Task to carry out: Starting at the first line of the data below, write out each line exactly until you reach the line containing "one material: a", and include that line too.
--- begin ---
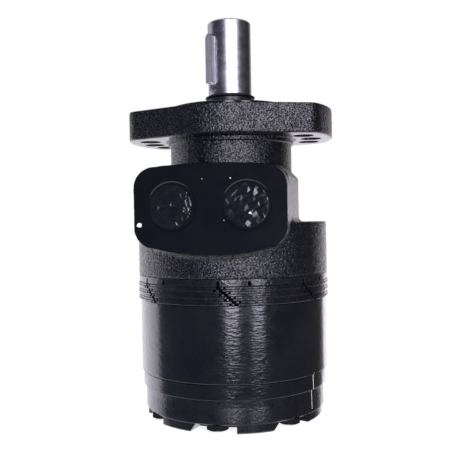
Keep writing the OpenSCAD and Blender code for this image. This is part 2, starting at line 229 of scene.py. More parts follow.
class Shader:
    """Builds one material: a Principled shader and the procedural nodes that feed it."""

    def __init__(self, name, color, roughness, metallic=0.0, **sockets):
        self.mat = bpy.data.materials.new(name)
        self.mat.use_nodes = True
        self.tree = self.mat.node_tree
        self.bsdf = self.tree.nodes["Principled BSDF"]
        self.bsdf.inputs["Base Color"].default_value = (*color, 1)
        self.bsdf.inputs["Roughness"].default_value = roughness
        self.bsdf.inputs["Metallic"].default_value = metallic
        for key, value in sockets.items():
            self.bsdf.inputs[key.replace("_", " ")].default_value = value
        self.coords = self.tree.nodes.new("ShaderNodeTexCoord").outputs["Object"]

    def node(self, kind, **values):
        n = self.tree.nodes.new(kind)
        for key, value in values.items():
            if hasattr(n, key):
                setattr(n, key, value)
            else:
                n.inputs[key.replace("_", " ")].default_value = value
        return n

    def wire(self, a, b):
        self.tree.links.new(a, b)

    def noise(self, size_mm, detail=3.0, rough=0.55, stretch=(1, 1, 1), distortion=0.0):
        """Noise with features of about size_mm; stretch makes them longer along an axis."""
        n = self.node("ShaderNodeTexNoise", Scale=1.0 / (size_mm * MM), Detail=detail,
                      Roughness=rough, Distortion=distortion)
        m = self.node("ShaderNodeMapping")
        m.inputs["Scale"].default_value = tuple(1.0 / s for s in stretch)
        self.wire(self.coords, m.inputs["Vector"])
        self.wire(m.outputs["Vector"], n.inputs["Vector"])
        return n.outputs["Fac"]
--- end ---
Task solution:
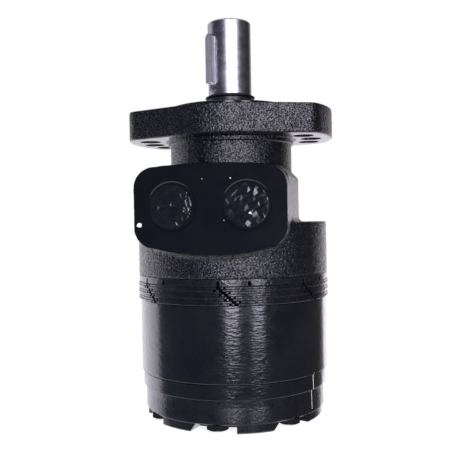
Keep writing the OpenSCAD and Blender code for this image. This is part 2, starting at line 229 of scene.py. More parts follow.
class Shader:
    """Builds one material: a Principled shader and the procedural nodes that feed it."""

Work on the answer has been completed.